Analysis: CLARITY Act Progress Boosts Crypto Regulatory Expectations, but Inflation and Interest Rate Pressures May Suppress Market Performance
Odaily Planet Daily News The regulatory environment for the crypto industry continues to improve, but macro interest rate risks are dampening market sentiment. The US CLARITY Act has passed the Senate Banking Committee with a 15:9 vote, moving closer to a full Senate vote. The market expects that this bill could provide a clearer regulatory framework for tokenization, stablecoins, and smart contract platforms, potentially accelerating institutional capital inflow.

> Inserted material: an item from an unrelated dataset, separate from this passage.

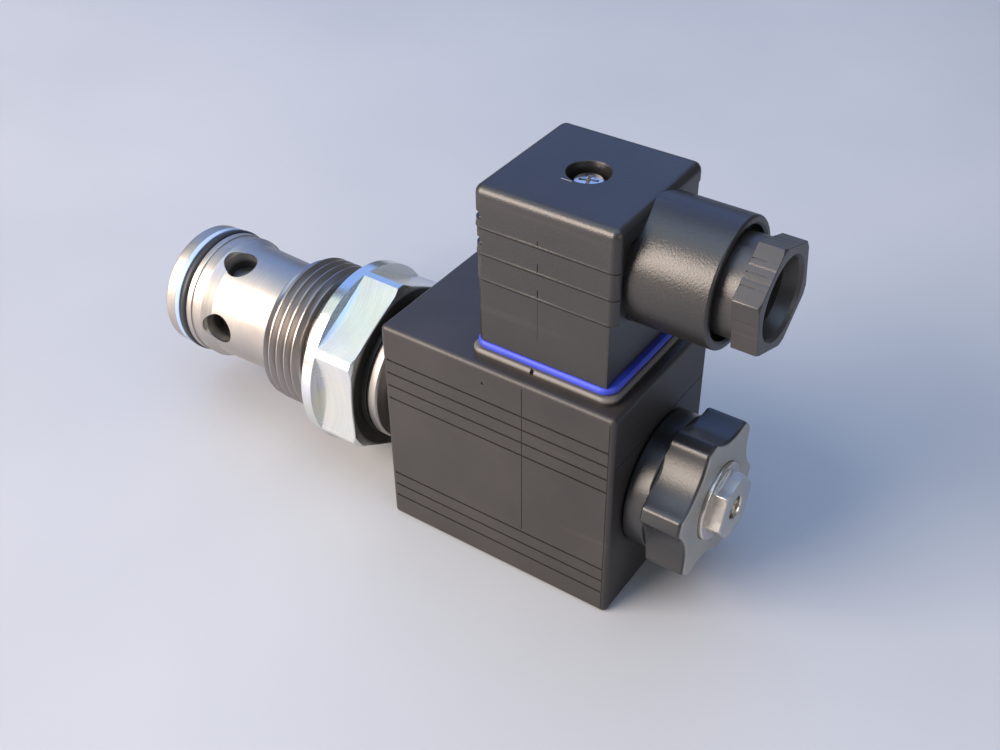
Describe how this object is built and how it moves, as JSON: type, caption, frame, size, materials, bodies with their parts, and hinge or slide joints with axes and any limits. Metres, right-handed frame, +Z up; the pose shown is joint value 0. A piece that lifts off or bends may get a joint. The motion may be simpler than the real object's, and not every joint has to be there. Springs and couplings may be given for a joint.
{
  "type": "solenoid cartridge valve",
  "caption": "Solenoid-operated screw-in hydraulic cartridge valve with square coil, plug connector, cable gland, lobed coil nut and manual override.",
  "frame": {"origin": "on the cartridge axis, in the plane of the round collar's seat face", "axes": "+X along the cartridge axis from the nose to the knob, +Z up towards the plug connector; the part lies on the coil's bottom face, 23.6 mm below the axis"},
  "size_m": [0.1395, 0.0406, 0.0845],
  "materials": {
    "turned_steel": "fine turned",
    "zinc_steel": "zinc plated",
    "nickel_steel": "nickel plated",
    "core_steel": "ground",
    "spring_steel": "drawn wire",
    "black_rubber": "matte",
    "backup_ptfe": "smooth",
    "coil_plastic": "moulded, fine texture",
    "housing_plastic": "moulded, fine texture",
    "knob_plastic": "moulded, glossy",
    "blue_rubber": "smooth",
    "insulator": "moulded",
    "copper": "enamelled wire",
    "brass": "turned",
    "tinned_brass": "tinned"
  },
  "bodies": {
    "cartridge": {"valve_sleeve": "turned_steel", "nose_backup_ring": "backup_ptfe", "nose_oring": "black_rubber", "nose_seat": "turned_steel", "return_spring": "spring_steel", "hex_adapter": "zinc_steel", "body_oring": "black_rubber", "collar_oring": "black_rubber", "collar_ring": "zinc_steel", "armature_tube": "nickel_steel", "pole_piece": "core_steel", "end_plug": "nickel_steel", "end_washer": "nickel_steel", "plug_oring": "black_rubber", "override_oring": "black_rubber"},
    "plunger": {"main_spool": "core_steel", "push_pin": "core_steel", "armature": "core_steel"},
    "override": {"override_pin": "nickel_steel"},
    "coil": {"coil_housing": "coil_plastic", "flux_tube": "core_steel", "front_plate": "core_steel", "rear_plate": "core_steel", "bobbin": "insulator", "winding": "copper", "coil_front_oring": "black_rubber", "coil_rear_oring": "black_rubber", "terminal_blades": "tinned_brass", "earth_blade": "tinned_brass", "centre_bush": "brass"},
    "nut_seal": {"nut_oring": "black_rubber"},
    "coil_nut_body": {"coil_nut": "knob_plastic", "nut_bush": "brass"},
    "connector": {"connector_housing": "housing_plastic", "connector_gasket": "blue_rubber", "terminal_carrier": "insulator", "contact_clamps": "brass", "clamp_screws": "nickel_steel", "gland_grommet": "black_rubber", "screw_oring": "black_rubber"},
    "centre_screw_body": {"centre_screw": "nickel_steel"},
    "gland_pressure": {"gland_washer": "nickel_steel"},
    "gland_nut_body": {"gland_nut": "housing_plastic"}
  },
  "joints": [
    {"name": "plunger_stroke", "type": "slide", "parent": "cartridge", "child": "plunger", "axis": [-1, 0, 0], "range_m": [0, 0.003], "stiffness_N_per_m": 2500, "springref_m": -0.002, "deforming": ["return_spring"]},
    {"name": "override_press", "type": "slide", "parent": "cartridge", "child": "override", "axis": [-1, 0, 0], "range_m": [0, 0.003]},
    {"name": "coil_turn", "type": "hinge", "parent": "cartridge", "child": "coil", "pos_m": [0.04745, 0, 0], "axis": [1, 0, 0], "continuous": true},
    {"name": "nut_advance", "type": "slide", "parent": "cartridge", "child": "nut_seal", "axis": [1, 0, 0], "range_m": [0, 0.0075]},
    {"name": "nut_turn", "type": "hinge", "parent": "nut_seal", "child": "coil_nut_body", "pos_m": [0.08, 0, 0], "axis": [1, 0, 0], "range_deg": [0, 1800]},
    {"name": "connector_lift", "type": "slide", "parent": "coil", "child": "connector", "axis": [0, 0, 1], "range_m": [0, 0.005]},
    {"name": "screw_turn", "type": "hinge", "parent": "connector", "child": "centre_screw_body", "pos_m": [0.056, 0, 0.058], "axis": [0, 0, 1], "range_deg": [0, 3600]},
    {"name": "gland_advance", "type": "slide", "parent": "connector", "child": "gland_pressure", "axis": [1, 0, 0], "range_m": [0, 0.0045]},
    {"name": "gland_turn", "type": "hinge", "parent": "gland_pressure", "child": "gland_nut_body", "pos_m": [0.09, 0, 0.0489], "axis": [1, 0, 0], "range_deg": [0, 1080]}
  ],
  "couplings": [
    {"joint": "override_press", "follows": "plunger_stroke", "ratio": 1},
    {"joint": "nut_advance", "follows": "nut_turn", "m_per_rad": 0.00023873},
    {"joint": "screw_turn", "follows": "connector_lift", "rad_per_m": 12566},
    {"joint": "gland_advance", "follows": "gland_turn", "m_per_rad": 0.00023873}
  ]
}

Kavi Jain, Senior Research Associate at Bitwise, stated that the progress of the CLARITY Act is a significant milestone for US digital asset regulation. It is expected to particularly benefit smart contract platforms like Ethereum and Solana, and drive growth in institutional activities related to stablecoins, tokenized funds, and on-chain capital markets.

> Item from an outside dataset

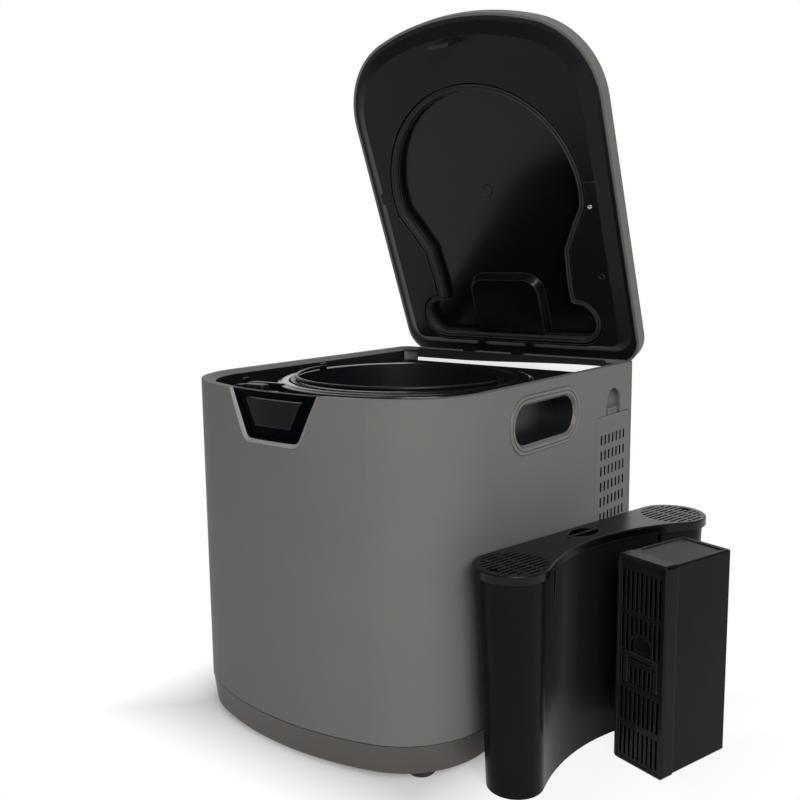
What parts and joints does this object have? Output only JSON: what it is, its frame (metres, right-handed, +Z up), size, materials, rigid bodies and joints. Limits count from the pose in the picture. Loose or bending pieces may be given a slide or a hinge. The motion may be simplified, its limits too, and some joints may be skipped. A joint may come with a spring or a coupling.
{
  "type": "food waste disposer",
  "caption": "Electric kitchen composter with hinged lid, lift-out bucket, stirrer drive, hand grips and louvred side door, with a saddle-shaped and a box-shaped carbon filter beside it.",
  "frame": {"origin": "on the floor, in the middle of the floor area that the machine, its open lid and the two filters take", "axes": "+Z up, the machine's front faces -Y, +X to the machine's right side as seen from its front looking along +Y, where the filters stand"},
  "size_m": [0.4214, 0.3807, 0.6152],
  "materials": {
    "bay_white": "satin",
    "board_green": "solder resist",
    "body_grey": "satin warm grey paint",
    "bucket_coated": "black non-stick coating",
    "carbon_fleece": "non-woven pouch",
    "case_white": "matt",
    "fan_black": "matt",
    "filter_black": "satin",
    "foam_dark": "open foam",
    "foot_rubber": "matt",
    "gear_nylon": "matt",
    "gloss_black": "gloss",
    "heater_alu": "turned",
    "motor_can": "zinc plated",
    "satin_black": "satin",
    "seal_rubber": "silicone",
    "skirt_grey": "fine satin",
    "steel": "plain",
    "stirrer_coated": "black non-stick coating",
    "strip_grey": "satin",
    "well_alu": "pressed sheet"
  },
  "bodies": {
    "cabinet": {"outer_shell": "body_grey", "base_tray": "skirt_grey", "rubber_feet": "foot_rubber", "top_deck": "gloss_black", "filter_bay": "bay_white", "bucket_well": "well_alu", "heater_plate": "heater_alu", "front_panel": "gloss_black", "latch_guide": "satin_black", "grip_cup_right": "satin_black", "grip_cup_left": "satin_black", "door_frame": "satin_black", "dust_pad": "foam_dark", "box_socket": "satin_black", "hinge_bracket": "strip_grey", "hinge_pins": "steel", "power_inlet": "satin_black", "gear_case": "case_white", "gear_cover": "case_white", "motor": "motor_can", "fan_housing": "fan_black", "control_board": "board_green"},
    "lid": {"lid_shell": "body_grey", "lid_liner": "satin_black", "lid_panel": "gloss_black", "lid_plug": "satin_black", "lid_seal": "seal_rubber", "striker": "satin_black"},
    "button": {"button_cap": "gloss_black", "latch_slider": "satin_black"},
    "side_door": {"side_door": "body_grey", "door_latch": "body_grey"},
    "bucket": {"bucket": "bucket_coated"},
    "bail": {"bucket_bail": "stirrer_coated"},
    "stirrer": {"stirrer": "stirrer_coated"},
    "drive": {"drive_coupler": "steel", "output_gear": "gear_nylon"},
    "idler": {"idler_gears": "gear_nylon"},
    "pinion": {"motor_pinion": "steel"},
    "fan": {"fan_impeller": "fan_black"},
    "saddle_filter": {"saddle_canister": "filter_black", "saddle_top": "filter_black", "saddle_pouch": "carbon_fleece"},
    "box_filter": {"box_case": "filter_black", "box_front": "filter_black"},
    "filter_handle": {"box_handle": "filter_black"}
  },
  "joints": [
    {"name": "lid_hinge", "type": "hinge", "parent": "cabinet", "child": "lid", "pos_m": [-0.0701, 0.1602, 0.2785], "axis": [-1, 0, 0], "range_deg": [-68.5, 0]},
    {"name": "button_press", "type": "slide", "parent": "cabinet", "child": "button", "axis": [0, 1, 0], "range_m": [0, 0.004], "stiffness_N_per_m": 400},
    {"name": "side_door_off", "type": "slide", "parent": "cabinet", "child": "side_door", "axis": [1, 0, 0], "range_m": [0, 0.035]},
    {"name": "bucket_lift", "type": "slide", "parent": "cabinet", "child": "bucket", "axis": [0, 0, 1], "range_m": [0, 0.165]},
    {"name": "bail_swing", "type": "hinge", "parent": "bucket", "child": "bail", "pos_m": [-0.0701, -0.0203, 0.2908], "axis": [-1, 0, 0], "range_deg": [0, 180]},
    {"name": "stirrer_spin", "type": "hinge", "parent": "bucket", "child": "stirrer", "pos_m": [-0.0701, -0.0203, 0.15], "axis": [0, 0, 1], "continuous": true},
    {"name": "drive_spin", "type": "hinge", "parent": "cabinet", "child": "drive", "pos_m": [-0.0701, -0.0203, 0.103], "axis": [0, 0, 1], "continuous": true},
    {"name": "idler_spin", "type": "hinge", "parent": "cabinet", "child": "idler", "pos_m": [-0.0176, -0.0203, 0.103], "axis": [0, 0, 1], "continuous": true},
    {"name": "pinion_spin", "type": "hinge", "parent": "cabinet", "child": "pinion", "pos_m": [-0.0176, -0.0623, 0.093], "axis": [0, 0, 1], "continuous": true},
    {"name": "fan_spin", "type": "hinge", "parent": "cabinet", "child": "fan", "pos_m": [-0.1851, 0.1077, 0.066], "axis": [1, 0, 0], "continuous": true},
    {"name": "saddle_filter_lift", "type": "slide", "parent": "cabinet", "child": "saddle_filter", "axis": [0, 0, 1], "range_m": [0, 0.2]},
    {"name": "box_filter_lift", "type": "slide", "parent": "cabinet", "child": "box_filter", "axis": [0, 0, 1], "range_m": [0, 0.2]},
    {"name": "filter_handle_swing", "type": "hinge", "parent": "box_filter", "child": "filter_handle", "pos_m": [0.16774, -0.03521, 0.0676], "axis": [0.9588, -0.284, 0], "range_deg": [0, 90]}
  ],
  "couplings": [
    {"joint": "drive_spin", "follows": "idler_spin", "ratio": -0.25},
    {"joint": "stirrer_spin", "follows": "idler_spin", "ratio": -0.25},
    {"joint": "pinion_spin", "follows": "idler_spin", "ratio": -3.6667}
  ]
}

However, the macro environment continues to exert pressure on the crypto market. US April inflation data came in higher than expected, driven primarily by rising energy prices. The market is now even beginning to price in the possibility of another rate hike by the Federal Reserve before April 2027. Meanwhile, the US 30-year Treasury yield has reached 5% for the first time since 2007, indicating growing market concern over long-term inflation risks. Analysts suggest that in a high-interest-rate environment, the appeal of high-risk assets, including Bitcoin, may be suppressed. (CoinDesk)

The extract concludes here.